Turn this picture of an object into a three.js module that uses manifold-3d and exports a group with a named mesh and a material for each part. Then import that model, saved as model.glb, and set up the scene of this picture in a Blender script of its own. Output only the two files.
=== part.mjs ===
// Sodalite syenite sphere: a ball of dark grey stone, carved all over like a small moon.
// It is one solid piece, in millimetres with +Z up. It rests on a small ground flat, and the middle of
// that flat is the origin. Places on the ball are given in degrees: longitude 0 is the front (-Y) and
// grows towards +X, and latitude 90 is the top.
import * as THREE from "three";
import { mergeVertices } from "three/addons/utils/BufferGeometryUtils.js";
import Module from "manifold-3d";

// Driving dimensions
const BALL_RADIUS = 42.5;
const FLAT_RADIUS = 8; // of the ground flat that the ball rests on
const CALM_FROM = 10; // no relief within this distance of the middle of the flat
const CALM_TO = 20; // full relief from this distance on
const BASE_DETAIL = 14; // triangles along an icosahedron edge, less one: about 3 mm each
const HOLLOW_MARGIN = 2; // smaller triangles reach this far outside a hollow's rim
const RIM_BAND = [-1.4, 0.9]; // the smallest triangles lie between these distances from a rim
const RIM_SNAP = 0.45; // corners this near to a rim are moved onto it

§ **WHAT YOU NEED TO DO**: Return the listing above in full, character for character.

§ **TASK RESPONSE**:
Turn this picture of an object into a three.js module that uses manifold-3d and exports a group with a named mesh and a material for each part. Then import that model, saved as model.glb, and set up the scene of this picture in a Blender script of its own. Output only the two files.
=== part.mjs ===
// Sodalite syenite sphere: a ball of dark grey stone, carved all over like a small moon.
// It is one solid piece, in millimetres with +Z up. It rests on a small ground flat, and the middle of
// that flat is the origin. Places on the ball are given in degrees: longitude 0 is the front (-Y) and
// grows towards +X, and latitude 90 is the top.
import * as THREE from "three";
import { mergeVertices } from "three/addons/utils/BufferGeometryUtils.js";
import Module from "manifold-3d";

// Driving dimensions
const BALL_RADIUS = 42.5;
const FLAT_RADIUS = 8; // of the ground flat that the ball rests on
const CALM_FROM = 10; // no relief within this distance of the middle of the flat
const CALM_TO = 20; // full relief from this distance on
const BASE_DETAIL = 14; // triangles along an icosahedron edge, less one: about 3 mm each
const HOLLOW_MARGIN = 2; // smaller triangles reach this far outside a hollow's rim
const RIM_BAND = [-1.4, 0.9]; // the smallest triangles lie between these distances from a rim
const RIM_SNAP = 0.45; // corners this near to a rim are moved onto it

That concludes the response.